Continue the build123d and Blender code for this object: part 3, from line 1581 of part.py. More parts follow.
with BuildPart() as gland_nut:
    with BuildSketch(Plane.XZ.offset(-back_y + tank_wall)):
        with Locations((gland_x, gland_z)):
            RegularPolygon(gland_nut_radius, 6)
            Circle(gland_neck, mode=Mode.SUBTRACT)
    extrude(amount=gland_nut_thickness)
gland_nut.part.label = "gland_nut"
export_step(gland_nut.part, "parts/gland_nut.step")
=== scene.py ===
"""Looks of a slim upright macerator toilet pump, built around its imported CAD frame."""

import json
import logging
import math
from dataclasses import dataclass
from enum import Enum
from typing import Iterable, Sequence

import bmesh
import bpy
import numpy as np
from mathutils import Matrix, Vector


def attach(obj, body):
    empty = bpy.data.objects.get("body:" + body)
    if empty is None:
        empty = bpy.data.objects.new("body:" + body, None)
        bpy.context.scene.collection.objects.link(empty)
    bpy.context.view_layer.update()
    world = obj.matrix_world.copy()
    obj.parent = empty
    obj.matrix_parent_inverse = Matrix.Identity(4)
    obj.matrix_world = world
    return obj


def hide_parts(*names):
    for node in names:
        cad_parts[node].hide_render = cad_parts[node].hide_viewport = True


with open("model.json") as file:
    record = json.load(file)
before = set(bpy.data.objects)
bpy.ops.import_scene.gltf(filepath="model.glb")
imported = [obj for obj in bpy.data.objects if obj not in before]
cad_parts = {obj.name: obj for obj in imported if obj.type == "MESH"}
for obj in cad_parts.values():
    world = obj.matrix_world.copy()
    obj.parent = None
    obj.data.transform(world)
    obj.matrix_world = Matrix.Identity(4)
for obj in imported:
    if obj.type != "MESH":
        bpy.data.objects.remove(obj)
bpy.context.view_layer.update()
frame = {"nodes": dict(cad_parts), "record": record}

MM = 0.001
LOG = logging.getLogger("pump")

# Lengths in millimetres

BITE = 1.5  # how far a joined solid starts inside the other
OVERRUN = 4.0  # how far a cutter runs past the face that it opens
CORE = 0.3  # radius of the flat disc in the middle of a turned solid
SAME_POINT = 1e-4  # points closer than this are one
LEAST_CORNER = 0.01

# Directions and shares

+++

Determine how many lines in the listing above hold the word "names", answering with the number only.

▶ ANSWER FOR THIS EXERCISE
2